A deep look at how AI-powered single-image 3D reconstruction works in practice, what separates a good source photo from a bad one, and how to apply this workflow across products, game assets, architecture, and heritage digitization without specialist equipment.
Three years ago, creating a 3D model from a single photograph was considered nearly impossible without expensive software, a team of specialists, and dozens of reference images taken from multiple angles. Today, AI has made it routine. A single well-shot photo is all you need to produce a detailed, workable 3D asset in under a minute.

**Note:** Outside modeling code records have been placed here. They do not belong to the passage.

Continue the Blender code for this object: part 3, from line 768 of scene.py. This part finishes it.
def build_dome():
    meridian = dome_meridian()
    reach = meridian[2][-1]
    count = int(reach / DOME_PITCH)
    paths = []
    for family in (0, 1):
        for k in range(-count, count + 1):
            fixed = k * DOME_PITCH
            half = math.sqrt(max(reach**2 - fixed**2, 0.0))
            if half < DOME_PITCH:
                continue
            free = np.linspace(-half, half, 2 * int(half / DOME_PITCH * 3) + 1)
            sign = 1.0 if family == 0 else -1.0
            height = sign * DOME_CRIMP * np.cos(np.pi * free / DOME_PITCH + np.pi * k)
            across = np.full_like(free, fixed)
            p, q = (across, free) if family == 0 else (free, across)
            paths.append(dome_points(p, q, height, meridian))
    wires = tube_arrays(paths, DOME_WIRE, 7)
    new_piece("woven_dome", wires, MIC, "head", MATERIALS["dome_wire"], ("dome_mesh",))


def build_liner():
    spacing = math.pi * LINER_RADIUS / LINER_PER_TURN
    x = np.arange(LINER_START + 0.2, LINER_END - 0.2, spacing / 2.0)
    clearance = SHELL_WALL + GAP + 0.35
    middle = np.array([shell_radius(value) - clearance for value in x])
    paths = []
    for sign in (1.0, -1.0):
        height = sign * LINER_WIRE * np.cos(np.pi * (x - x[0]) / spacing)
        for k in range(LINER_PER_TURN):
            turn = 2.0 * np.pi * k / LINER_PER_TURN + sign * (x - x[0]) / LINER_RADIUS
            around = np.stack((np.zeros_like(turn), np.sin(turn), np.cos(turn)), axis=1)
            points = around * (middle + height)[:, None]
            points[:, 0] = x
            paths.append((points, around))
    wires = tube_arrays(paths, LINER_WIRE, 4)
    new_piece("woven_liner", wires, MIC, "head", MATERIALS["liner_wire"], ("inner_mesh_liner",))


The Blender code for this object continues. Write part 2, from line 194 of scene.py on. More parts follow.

The old workflow for 3D asset creation was brutal. Traditional photogrammetry required capturing an object from 50 to 200 angles, processing hundreds of megabytes of image data, and spending hours in software like RealityCapture or Metashape. The results were good, but the barrier to entry locked most creators out entirely.
For product designers, game developers, and architects, producing 3D assets at scale meant either hiring specialists or investing in costly equipment. A single product scan could take half a day. For small studios or independent creators, it simply was not viable.
Modern single-image 3D reconstruction models have been trained on billions of image-geometry pairs. They learned to infer depth, surface normals, and spatial relationships from visual cues that any competent photographer instinctively uses: shadows, perspective foreshortening, texture gradients, and specular highlights. The AI does not guess geometry randomly. It applies statistical knowledge of how objects occupy physical space.
💡 The core insight: Humans reconstruct 3D geometry from 2D images every time they look at a photograph. AI models have learned to do the same thing, systematically, at scale.
Three distinct AI approaches now power single-image 3D reconstruction. Each has different strengths depending on your use case.
This is the fastest method. A neural network analyzes a single image and assigns depth values to every pixel, generating a depth map that can be extruded into a 3D mesh. Models like DPT and MiDaS are the workhorses here. The result is not a perfect geometric model, but it is fast and more than good enough for background assets, game environments, and concept visualization.
| Method | Speed | Accuracy | Best For |
|---|---|---|---|
| Monocular Depth | Very Fast | Moderate | Games, Concepts |
| NeRF (single view) | Slow | High | Products, Props |
| Diffusion-Based | Moderate | High | Characters, Objects |
| Photogrammetry (multi) | Very Slow | Highest | Precision Engineering |
NeRF technology, originally requiring hundreds of images, has been adapted for single-image input through models like Zero123 and One-2-3-45. These systems generate novel views of an object before assembling them into a volumetric 3D representation. The quality is significantly higher than basic depth estimation, particularly for objects with complex occlusions and surface curvature.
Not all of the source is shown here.